Give the number of lines containing the word "code", and nothing else.

> Dataset records
===============
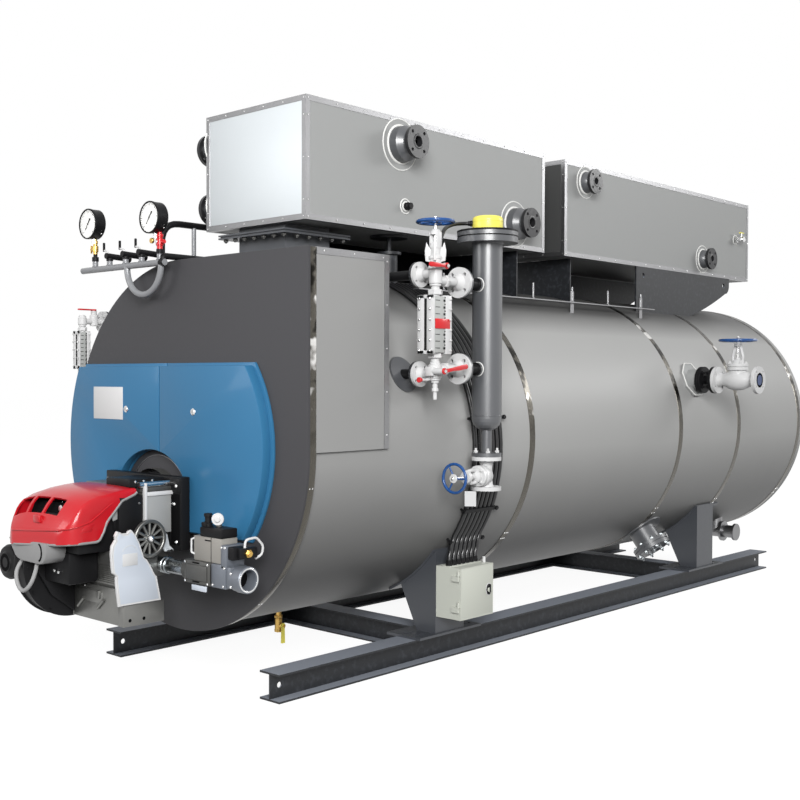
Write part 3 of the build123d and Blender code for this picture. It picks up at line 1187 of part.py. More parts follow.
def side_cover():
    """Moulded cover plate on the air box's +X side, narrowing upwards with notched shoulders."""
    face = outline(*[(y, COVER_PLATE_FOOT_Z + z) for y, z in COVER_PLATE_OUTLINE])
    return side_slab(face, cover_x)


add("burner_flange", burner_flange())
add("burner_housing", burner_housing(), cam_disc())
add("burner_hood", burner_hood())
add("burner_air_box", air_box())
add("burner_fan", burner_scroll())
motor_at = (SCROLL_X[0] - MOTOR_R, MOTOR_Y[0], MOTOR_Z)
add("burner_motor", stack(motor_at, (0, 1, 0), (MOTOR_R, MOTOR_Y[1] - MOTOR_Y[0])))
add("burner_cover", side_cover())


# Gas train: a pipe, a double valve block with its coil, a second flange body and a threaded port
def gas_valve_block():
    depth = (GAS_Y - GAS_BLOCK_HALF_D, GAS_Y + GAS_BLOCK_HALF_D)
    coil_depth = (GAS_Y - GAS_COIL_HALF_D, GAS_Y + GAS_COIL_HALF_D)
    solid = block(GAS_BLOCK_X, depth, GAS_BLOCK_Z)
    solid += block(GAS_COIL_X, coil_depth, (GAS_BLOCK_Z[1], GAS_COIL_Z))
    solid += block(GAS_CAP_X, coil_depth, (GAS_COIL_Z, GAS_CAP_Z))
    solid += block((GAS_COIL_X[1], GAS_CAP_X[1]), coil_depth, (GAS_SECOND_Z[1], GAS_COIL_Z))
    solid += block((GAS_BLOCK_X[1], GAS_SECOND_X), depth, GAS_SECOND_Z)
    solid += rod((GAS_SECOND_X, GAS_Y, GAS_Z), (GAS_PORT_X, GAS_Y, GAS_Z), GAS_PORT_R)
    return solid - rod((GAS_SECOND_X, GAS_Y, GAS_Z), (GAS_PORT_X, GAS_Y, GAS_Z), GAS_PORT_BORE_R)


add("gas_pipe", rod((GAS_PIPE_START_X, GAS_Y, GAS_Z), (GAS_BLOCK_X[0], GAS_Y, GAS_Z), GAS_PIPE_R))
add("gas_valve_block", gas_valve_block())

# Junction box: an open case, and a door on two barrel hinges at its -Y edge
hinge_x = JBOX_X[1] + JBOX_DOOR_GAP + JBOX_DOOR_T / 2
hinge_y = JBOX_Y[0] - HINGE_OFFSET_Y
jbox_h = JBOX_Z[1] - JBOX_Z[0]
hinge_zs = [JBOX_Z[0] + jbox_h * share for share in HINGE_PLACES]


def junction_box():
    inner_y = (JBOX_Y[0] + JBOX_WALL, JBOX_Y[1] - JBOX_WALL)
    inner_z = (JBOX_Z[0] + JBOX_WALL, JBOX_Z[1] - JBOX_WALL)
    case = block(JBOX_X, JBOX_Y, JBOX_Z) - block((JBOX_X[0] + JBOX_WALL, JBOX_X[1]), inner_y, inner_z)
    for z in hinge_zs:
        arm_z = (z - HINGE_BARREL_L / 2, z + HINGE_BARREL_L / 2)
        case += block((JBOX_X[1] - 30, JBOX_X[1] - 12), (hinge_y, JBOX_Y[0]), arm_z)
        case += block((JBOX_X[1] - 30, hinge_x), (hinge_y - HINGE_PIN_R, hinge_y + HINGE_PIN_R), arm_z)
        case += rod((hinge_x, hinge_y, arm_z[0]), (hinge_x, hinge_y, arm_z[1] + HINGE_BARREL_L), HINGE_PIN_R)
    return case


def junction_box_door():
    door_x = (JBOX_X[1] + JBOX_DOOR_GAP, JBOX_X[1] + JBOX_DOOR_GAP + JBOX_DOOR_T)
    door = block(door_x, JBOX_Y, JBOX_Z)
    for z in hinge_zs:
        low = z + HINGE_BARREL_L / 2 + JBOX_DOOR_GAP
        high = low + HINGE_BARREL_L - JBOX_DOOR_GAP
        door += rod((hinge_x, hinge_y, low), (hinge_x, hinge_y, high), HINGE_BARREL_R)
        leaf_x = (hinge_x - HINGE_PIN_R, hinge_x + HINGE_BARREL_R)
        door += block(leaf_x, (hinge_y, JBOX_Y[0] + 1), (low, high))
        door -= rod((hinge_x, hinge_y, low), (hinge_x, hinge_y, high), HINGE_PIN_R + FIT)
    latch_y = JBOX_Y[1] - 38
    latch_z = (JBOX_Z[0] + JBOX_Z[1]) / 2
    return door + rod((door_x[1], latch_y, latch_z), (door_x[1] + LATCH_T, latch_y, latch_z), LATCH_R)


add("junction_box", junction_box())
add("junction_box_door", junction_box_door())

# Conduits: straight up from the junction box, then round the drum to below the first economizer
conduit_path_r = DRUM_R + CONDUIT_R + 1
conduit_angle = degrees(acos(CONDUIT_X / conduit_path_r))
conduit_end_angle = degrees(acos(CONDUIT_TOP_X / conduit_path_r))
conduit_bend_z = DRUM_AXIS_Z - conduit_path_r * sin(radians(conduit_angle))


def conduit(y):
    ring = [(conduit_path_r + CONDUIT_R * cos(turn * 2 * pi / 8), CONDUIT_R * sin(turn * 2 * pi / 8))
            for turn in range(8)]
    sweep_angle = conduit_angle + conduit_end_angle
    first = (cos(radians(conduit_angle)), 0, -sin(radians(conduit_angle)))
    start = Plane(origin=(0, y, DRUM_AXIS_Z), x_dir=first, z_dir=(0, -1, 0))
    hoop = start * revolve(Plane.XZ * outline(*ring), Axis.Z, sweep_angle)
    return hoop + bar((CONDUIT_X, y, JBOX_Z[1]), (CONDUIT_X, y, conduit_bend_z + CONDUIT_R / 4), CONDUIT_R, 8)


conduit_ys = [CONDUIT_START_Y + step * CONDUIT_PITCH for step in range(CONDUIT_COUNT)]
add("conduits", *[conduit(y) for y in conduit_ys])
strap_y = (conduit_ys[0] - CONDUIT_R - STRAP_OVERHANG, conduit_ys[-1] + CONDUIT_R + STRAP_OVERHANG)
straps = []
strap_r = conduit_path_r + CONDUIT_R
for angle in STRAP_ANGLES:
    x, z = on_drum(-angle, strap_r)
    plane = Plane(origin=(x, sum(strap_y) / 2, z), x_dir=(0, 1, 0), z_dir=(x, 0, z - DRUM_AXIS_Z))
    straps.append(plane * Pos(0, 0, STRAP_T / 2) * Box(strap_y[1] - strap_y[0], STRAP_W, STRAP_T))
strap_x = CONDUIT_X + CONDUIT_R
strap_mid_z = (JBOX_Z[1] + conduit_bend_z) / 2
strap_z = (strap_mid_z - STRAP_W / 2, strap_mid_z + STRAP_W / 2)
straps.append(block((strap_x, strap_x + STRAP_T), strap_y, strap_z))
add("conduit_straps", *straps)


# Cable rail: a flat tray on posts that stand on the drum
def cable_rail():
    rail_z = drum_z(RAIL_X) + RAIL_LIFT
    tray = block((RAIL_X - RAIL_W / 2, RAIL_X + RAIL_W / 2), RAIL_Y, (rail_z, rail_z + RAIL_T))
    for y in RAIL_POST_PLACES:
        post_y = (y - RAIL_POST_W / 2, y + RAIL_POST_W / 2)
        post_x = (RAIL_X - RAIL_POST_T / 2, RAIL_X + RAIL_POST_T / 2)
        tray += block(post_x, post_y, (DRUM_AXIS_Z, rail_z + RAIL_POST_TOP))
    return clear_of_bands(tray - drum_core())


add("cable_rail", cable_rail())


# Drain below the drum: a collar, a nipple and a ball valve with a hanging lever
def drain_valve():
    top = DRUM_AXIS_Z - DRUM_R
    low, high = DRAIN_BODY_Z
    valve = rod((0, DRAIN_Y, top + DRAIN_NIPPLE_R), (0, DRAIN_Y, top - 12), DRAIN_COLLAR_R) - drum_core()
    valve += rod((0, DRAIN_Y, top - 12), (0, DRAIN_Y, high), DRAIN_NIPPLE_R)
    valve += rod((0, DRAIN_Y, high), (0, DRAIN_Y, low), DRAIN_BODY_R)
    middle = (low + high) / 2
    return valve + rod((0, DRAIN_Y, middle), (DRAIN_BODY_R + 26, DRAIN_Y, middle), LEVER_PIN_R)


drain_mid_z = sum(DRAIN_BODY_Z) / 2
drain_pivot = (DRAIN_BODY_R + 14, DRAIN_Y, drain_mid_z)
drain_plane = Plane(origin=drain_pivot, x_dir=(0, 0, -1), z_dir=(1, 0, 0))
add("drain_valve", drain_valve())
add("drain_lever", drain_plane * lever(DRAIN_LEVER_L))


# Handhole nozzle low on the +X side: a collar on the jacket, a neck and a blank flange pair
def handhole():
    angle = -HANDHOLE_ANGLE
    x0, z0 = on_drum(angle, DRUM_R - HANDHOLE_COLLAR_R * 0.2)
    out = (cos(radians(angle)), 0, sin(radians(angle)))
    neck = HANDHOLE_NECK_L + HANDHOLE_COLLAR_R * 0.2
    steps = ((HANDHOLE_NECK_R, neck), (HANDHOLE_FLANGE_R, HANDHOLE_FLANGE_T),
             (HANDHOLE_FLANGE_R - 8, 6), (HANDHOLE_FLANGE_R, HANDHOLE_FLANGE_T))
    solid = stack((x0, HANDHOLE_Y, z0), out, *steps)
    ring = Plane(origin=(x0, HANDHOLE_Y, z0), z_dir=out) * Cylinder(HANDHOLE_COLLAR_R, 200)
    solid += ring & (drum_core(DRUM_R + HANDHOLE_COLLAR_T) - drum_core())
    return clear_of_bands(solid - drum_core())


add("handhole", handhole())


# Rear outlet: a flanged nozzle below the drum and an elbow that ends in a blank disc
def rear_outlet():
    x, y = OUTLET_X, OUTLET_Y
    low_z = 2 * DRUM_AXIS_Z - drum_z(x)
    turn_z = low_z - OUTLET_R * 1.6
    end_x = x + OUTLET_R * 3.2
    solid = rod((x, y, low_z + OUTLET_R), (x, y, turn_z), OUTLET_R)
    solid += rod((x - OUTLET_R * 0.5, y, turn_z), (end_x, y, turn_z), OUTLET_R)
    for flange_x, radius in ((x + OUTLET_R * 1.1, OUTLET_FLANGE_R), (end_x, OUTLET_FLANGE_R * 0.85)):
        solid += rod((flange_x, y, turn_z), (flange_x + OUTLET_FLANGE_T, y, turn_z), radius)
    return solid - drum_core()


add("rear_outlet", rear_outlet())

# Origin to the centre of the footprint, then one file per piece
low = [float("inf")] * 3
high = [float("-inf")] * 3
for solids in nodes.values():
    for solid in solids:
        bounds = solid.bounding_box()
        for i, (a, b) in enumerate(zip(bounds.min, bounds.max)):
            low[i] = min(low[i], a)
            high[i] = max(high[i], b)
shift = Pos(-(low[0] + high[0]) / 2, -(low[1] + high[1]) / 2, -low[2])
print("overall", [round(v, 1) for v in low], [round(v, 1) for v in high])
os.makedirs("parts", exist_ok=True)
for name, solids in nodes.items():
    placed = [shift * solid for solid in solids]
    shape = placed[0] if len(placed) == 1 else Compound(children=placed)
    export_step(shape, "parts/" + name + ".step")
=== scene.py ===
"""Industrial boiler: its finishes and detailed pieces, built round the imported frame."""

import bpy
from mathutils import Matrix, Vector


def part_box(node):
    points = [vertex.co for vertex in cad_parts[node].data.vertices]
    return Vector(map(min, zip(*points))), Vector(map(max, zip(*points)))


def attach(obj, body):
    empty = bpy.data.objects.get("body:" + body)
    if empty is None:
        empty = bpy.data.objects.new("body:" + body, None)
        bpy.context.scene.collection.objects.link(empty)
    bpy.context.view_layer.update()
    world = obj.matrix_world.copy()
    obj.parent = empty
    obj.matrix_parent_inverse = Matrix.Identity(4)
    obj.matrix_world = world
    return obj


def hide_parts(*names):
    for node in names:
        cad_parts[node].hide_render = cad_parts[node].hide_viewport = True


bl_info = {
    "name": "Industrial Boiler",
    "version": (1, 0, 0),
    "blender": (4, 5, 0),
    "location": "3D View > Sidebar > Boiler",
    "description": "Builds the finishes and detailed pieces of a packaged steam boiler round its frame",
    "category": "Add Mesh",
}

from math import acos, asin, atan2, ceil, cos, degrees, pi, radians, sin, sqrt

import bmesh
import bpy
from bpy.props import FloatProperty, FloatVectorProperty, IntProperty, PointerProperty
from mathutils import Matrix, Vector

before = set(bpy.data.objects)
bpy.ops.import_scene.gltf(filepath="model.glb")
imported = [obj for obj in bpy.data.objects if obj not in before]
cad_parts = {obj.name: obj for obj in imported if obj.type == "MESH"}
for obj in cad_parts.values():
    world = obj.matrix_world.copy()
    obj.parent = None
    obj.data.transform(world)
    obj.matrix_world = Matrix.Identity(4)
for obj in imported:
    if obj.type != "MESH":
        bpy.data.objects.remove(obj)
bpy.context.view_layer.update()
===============
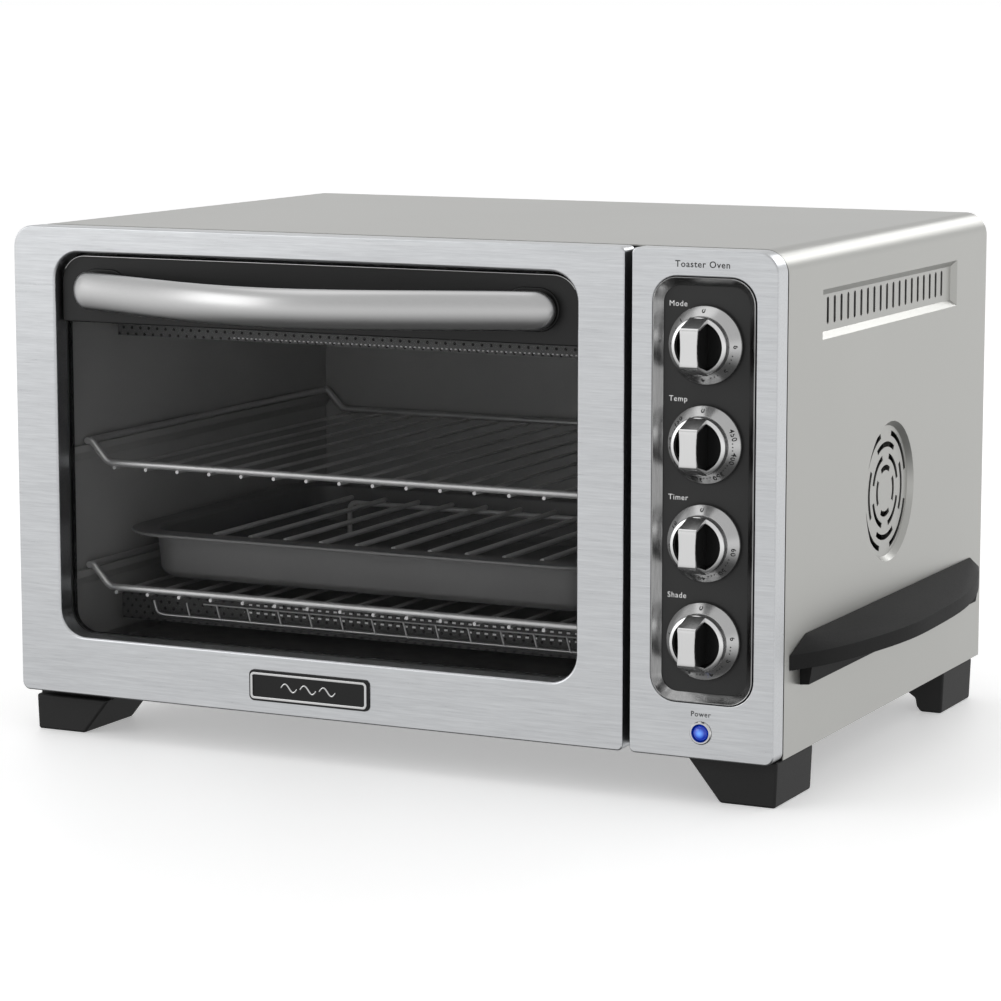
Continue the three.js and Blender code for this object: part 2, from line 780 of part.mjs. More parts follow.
===============
> Task answer
2